Depending on the interviewer, you might end up having to do a little bit of string manipulation (find all palindromes, group by x, …), but since most of these string manipulations are relatively approachable, I rather enjoyed myself even though I would classify my remaining theoretical datastructure/algorithm knowledge as “could need some polish”.

Systems

The systems part of the interviews is usually targeted towards Linux.
It includes Filesystem knowledge (What are Inodes?), knowledge about the process lifecycle (What is fork+exec? How do signal handlers work? Thread vs Process?), Linux internals (What is load? Describe the boot process? How does dynamic linking work?).

These all require relatively in depth answers of more than a sentence.
The more in detail you can go the better.

Networking

At least for me, this wasn’t too much about Spanning Tree or BGP.
The networking interviews targeted more on the application side of things.
A lot of conversations about TCP (Nagle’s algorithm, TCP CORK, …), DNS (Glue Records, recursive resolvers, …), IP (CIDR), SSL, …

I was once even asked what my favorite protocol was. Luckily I had skimmed my thesis on anonymous filesharing on the flight over, so I had some talking points :)

A lot of the time, you will hear open ended questions (“You type a URL in your browser and hit enter, what happens?”) and can go down the stack to your heart’s desire :)

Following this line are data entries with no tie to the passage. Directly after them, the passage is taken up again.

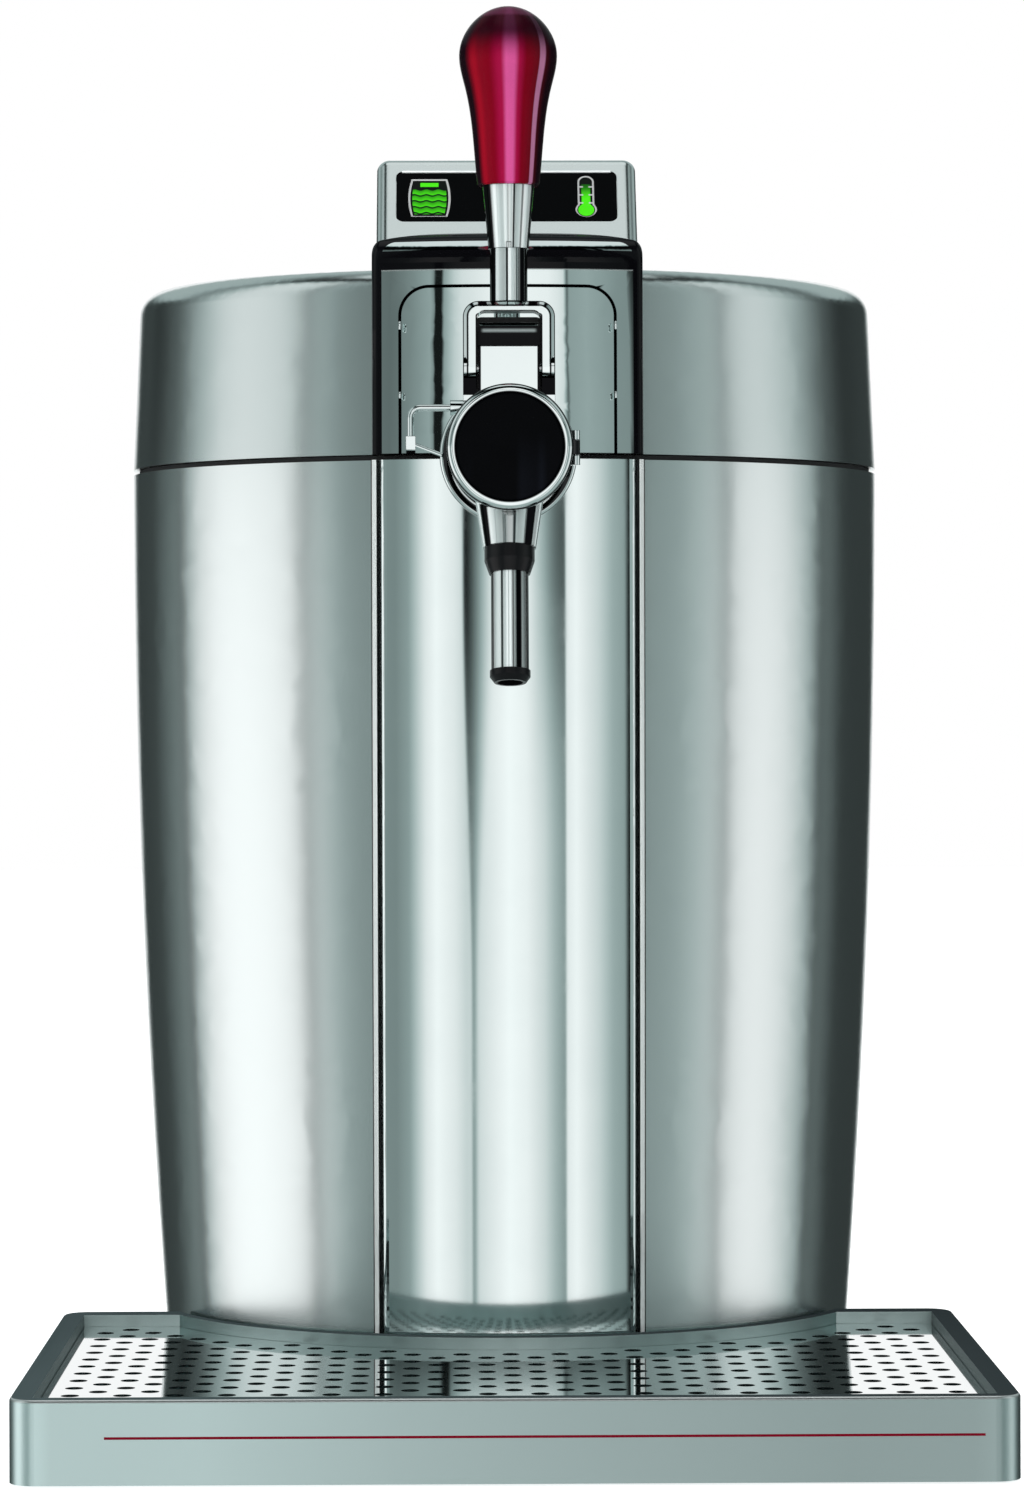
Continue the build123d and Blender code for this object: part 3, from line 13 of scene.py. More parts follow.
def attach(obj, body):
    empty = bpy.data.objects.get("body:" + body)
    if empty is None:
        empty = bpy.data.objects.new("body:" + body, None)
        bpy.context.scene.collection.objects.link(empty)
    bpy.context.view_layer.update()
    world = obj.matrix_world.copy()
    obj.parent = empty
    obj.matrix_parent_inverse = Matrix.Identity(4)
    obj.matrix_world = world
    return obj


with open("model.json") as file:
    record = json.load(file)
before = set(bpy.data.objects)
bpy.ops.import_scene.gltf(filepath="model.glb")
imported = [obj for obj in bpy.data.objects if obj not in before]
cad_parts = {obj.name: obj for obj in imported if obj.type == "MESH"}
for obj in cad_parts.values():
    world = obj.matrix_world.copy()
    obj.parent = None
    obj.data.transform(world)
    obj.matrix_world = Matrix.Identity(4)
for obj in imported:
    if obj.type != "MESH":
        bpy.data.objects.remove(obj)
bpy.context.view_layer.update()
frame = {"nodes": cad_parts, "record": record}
nodes = frame["nodes"]
slots = {part["node"]: part["material_slot"] for part in frame["record"]["subparts"]}
bpy.ops.object.select_all(action="DESELECT")

MM = 0.001
DEGREES = 180 / math.pi


def tone(*levels):
    """Opaque colour."""
    return (*levels, 1)


def grey(level):
    return tone(level, level, level)


BLACK, WHITE = grey(0.0), grey(1.0)

# ------------------------------------------------------------------------------ camera
PICTURE_TALL = 1496
FOCAL_PIXELS = 4600.0
CAMERA_PLACE = (-0.0190, -1.735, 0.2505)
CAMERA_YAW = math.radians(-0.70)
CAMERA_PITCH = math.radians(90 - 0.35)
CAMERA_ROLL = math.radians(0.16)

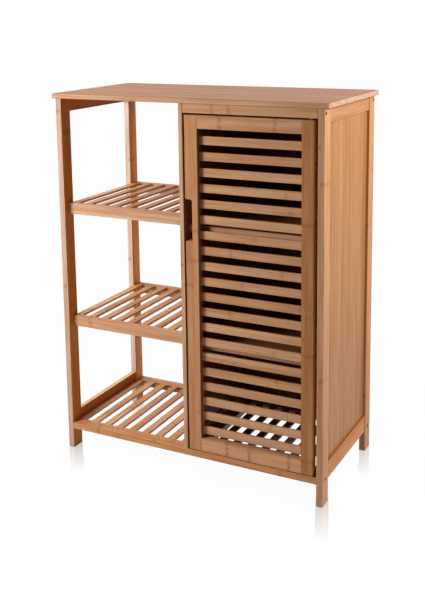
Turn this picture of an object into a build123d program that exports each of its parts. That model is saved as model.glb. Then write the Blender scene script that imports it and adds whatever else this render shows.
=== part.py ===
from build123d import *
import os

os.makedirs("parts", exist_ok=True)

# Overall size and sheet stock, in millimetres
overall_width = 700
overall_depth = 342
overall_height = 894
top_thickness = 12
top_corner_radius = 6
top_edge_radius = 3
side_overhang = 10.5
front_overhang = 4
eased_radius = 1

# Frame timber
leg_width = 15
leg_depth = 36
side_rail_thickness = 12
top_rail_height = 33
bottom_rail_height = 40
bottom_rail_low = 51
side_panel_thickness = 5
side_panel_recess = 6.5
groove_depth = 5
groove_gap = 0.1
panel_end_gap = 0.3

# Slatted bottom
floor_rail_height = 16
floor_rail_depth = 29
slat_thickness = 5
floor_slat_width = 19
floor_slat_count = 8
bearer_width = 58.2
tongue_thickness = 3
tongue_shoulder = 2
tongue_length = 8
tongue_gap = 0.1

# Upright partition between the two bays
partition_thickness = 10.4
partition_centre = -1
partition_rail_height = 24
partition_panel_thickness = 4
partition_groove_depth = 4

# Front apron, rear top rail and back panel
apron_height = 21
apron_thickness = 15
apron_end_gap = 0.8
back_panel_thickness = 4
back_groove_depth = 4

# Open shelves on the left
open_shelf_drops = (255, 539)
open_shelf_height = 26.5
open_shelf_rail_depth = 14
open_shelf_front_recess = 16.5
open_shelf_rear_recess = 3
shelf_slat_width = 18.6
shelf_slat_end_gap = 1.85
shelf_slat_count = 9

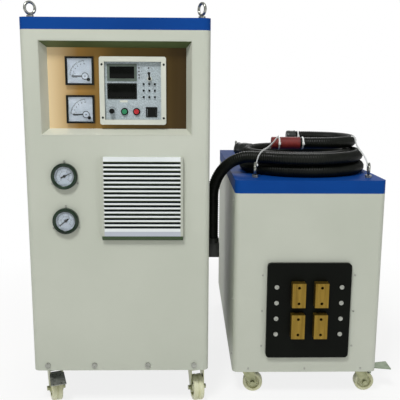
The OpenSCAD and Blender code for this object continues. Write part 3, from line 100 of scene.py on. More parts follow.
def coil_point(turned):
    """Point of the coil after that many degrees: inwards on top, over, then outwards below."""
    inwards = 360 * COIL_LOOPS
    after = turned - inwards
    radius = COIL_R - COIL_PITCH * COIL_LOOPS
    if after <= 0:
        radius, height = COIL_R - COIL_PITCH * turned / 360, TOP_LAYER
    elif after <= 180:
        radius -= COIL_PITCH / 360 * (after - after * after / 180)
        swing = math.cos(math.radians(after))
        height = (TOP_LAYER + LOW_LAYER + (TOP_LAYER - LOW_LAYER) * swing) / 2
    else:
        radius, height = radius + COIL_PITCH * (after - 180) / 360, LOW_LAYER
    angle = math.radians(COIL_START + turned)
    return COIL_MIDDLE + Vector((radius * math.cos(angle), radius * math.sin(angle), height))


def heading(turned):
    """Level direction in which the coil runs there."""
    angle = math.radians(COIL_START + turned)
    return Vector((-math.sin(angle), math.cos(angle), 0))


def straight(start, way, length):
    """Points of a straight stretch."""
    return [start + way * length * step / 20 for step in range(21)]


def bend(start, way, side, radius, angle):
    """Arc of that radius from start, turning from way towards side."""
    centre = start + side * radius
    turns = [math.radians(angle) * step / 60 for step in range(61)]
    return [centre - side * radius * math.cos(t) + way * radius * math.sin(t) for t in turns]


def even(points, step):
    """Points at equal steps along a line of closer points."""
    spaced = [points[0]]
    left = step
    for a, b in zip(points, points[1:]):
        run = (b - a).length
        done = 0
        while run - done >= left:
            done += left
            spaced.append(a.lerp(b, done / run))
            left = step
        left -= run - done
    if (points[-1] - spaced[-1]).length > step / 4:
        spaced.append(points[-1])
    return spaced


def hose(name, points, material):
    """Corrugated tube: four rings of points to each rib, two on its crest and two in its valley."""
    line = even(points, RIB / 4)
    curve = bpy.data.curves.new(name, "CURVE")
    curve.dimensions = "3D"
    curve.bevel_depth = HOSE_D / 2 * MM
    curve.bevel_resolution = 4
    curve.use_fill_caps = True
    curve.twist_mode = "MINIMUM"
    spline = curve.splines.new("POLY")
    spline.points.add(len(line) - 1)
    for index, point in enumerate(line):
        spline.points[index].co = (*at(*point), 1)
        spline.points[index].radius = 1 if index % 4 < 2 else RIB_VALLEY
    curve.materials.append(material)
    made = bpy.data.objects.new(name, curve)
    bpy.context.scene.collection.objects.link(made)
    length = sum((b - a).length for a, b in zip(line, line[1:])) * MM
    return made, length


def tint(code):
    """sRGB hex to the linear colour that Blender takes."""
    parts = [int(code[i:i + 2], 16) / 255 for i in (1, 3, 5)]
    return [c / 12.92 if c <= 0.04045 else ((c + 0.055) / 1.055) ** 2.4 for c in parts] + [1]


def put(tree, kind, inputs, **properties):
    """Adds a node with its settings and links."""
    made = tree.nodes.new(kind)
    for name, value in properties.items():
        setattr(made, name, value)
    for name, value in inputs.items():
        if isinstance(value, bpy.types.NodeSocket):
            tree.links.new(value, made.inputs[name])
        else:
            made.inputs[name].default_value = value
    return made


def shaded(tree, factor, dark, pale, spread=0.18):
    """Colour between two shades by a factor."""
    made = put(tree, "ShaderNodeValToRGB", {"Fac": factor})
    made.color_ramp.elements[0].position = 0.5 - spread
    made.color_ramp.elements[0].color = tint(dark)
    made.color_ramp.elements[1].position = 0.5 + spread
    made.color_ramp.elements[1].color = tint(pale)
    return made.outputs["Color"]


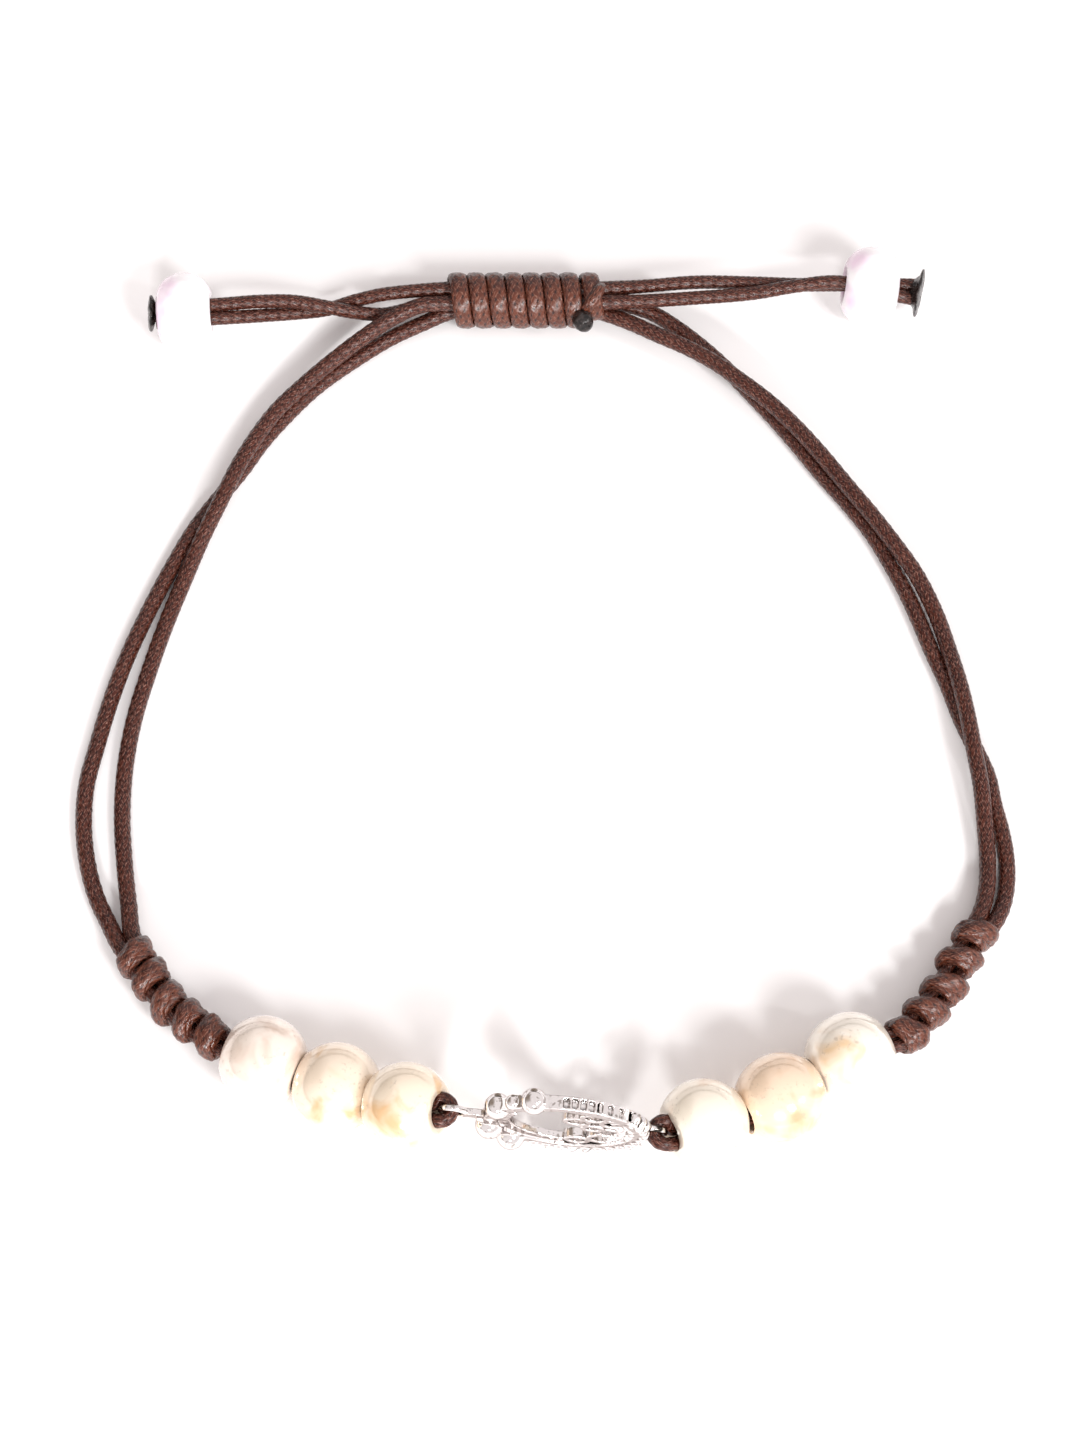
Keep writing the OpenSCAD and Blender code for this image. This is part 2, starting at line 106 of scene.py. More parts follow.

Troubleshooting / Incident response

This part of the interview is the one that differs most between the companies.
It is probably also the hardest one to come up with as an interviewer.
It ranges from actual debugging of LAMP problems inside a VM to looking at alerts and prioritizing them, to looking at a 32 thread stacktrace and telling a story of what happened.
Some of the interviewers are able to play a D&D style “dungeon master” role and give you a hypothetical system on which a defect is manifesting itself. You then have to describe your steps to zone in on the problem while the interviewer will tell you the results of your queries (“I check for inodes using df -i” - “You see that you have a utilization of 30%”).

Scalable architectures

This is one of the interviews that is probably a big unknown to people who have mostly dealt with smaller systems before.
The interview is usually an interactive whiteboarding session in which you have to design a system that withstands a certain amount of requests. The initial requirements are relatively tame and the interviewer will gradually force your architecture to scale more and more. This is where you can bring in your knowledge about load balancers, caching layers, consistent hashing and sharding. Bonus points for fancy things like bloom filters of hyperloglog :)

It probably also doesn’t hurt to know some of the technology that has emerged from the company in question. Most of the tech companies have 1-2 open source projects that might be worth a look beforehand.

The interview process

It seems like all of the big tech companies have agreed on a way to do interviews.

Initially, I got contacted by a recruiter. This seems to usually happen either via LinkedIn or eMail (maybe via a github profile?).
Most recruiters will usually talk a bit about the position, learn about your experience and once they deem you a fit, will do a little pop quiz. The pop quiz will consist of a set of 20'ish questions about all of the topics mentioned above. Usually they can be answered with a single word or two. (“What port does DNS run on?”, “What is saved on an inode?”, …)

Once thethe initial screening is over and was successful, there will be 3-4 phone interviews of about 45-60 minutes each. The interviews will go into one of the topics mentioned above. The coding will be done using a collaborative online editor. This editor can also be used to paste stacktraces and log entries for systems questions. You might want to brush up on what all of the letters in vmstat mean ;)

At the end of each interview, there are usually 10 minutes set aside for questions.
This is a good time to ask about the day to day stuff that the engineers might be able to answer a bit better than the recruiter.

Once all of these phone interviews are over and went reasonably well, the fun part starts: the on-site!

For me, this meant free flights from Boston to San Francisco! Not only did this allow me to escape the winter, but it also allowed me to spend some time driving around SF and the valley. I had never been before and was able to connect with some old friends and colleagues.
Usually the companies cover the whole trip. From airport parking to a rental car, an allowance for food and hotel stays, it’s all taken care of.

Preparation

Work is keeping me reasonably busy and I usually stay up to date by reading lots of blog-posts in my free time, so my only preparation for the interviews was the book Modern Operating Systems by Andrew Tanenbaum.

Besides a few google searches about interview questions and a look at Glassdoor, I think using the 5+ hour flight to read over the Tannenbaum book was probably the thing that helped me the most.

For the 3rd interview, I also spent some time reading Programming Pearls. Solving these kind of math heavy problems is nothing that comes naturally to me, but I think I got a bit of a better grasp about the problem space and how a different perspective can sometimes show up elegant solutions.

Conclusion

Honestly, the whole experience was highly entertaining and I learned a lot.
I didn’t actively look for a job, so I was able to come into those interviews without any pressure on me. It was nice to see how a well executed HR/Recruiting organization can work and taking a peek inside all of these companies was really interesting.
I really enjoyed talking to the Engineers during the interviews and getting a bit of a feeling for how the companies operate and what the people that make these giant infrastructures work do on a regular day. As an added benefit, knowing one’s market value does help a lot on the professional development side of things.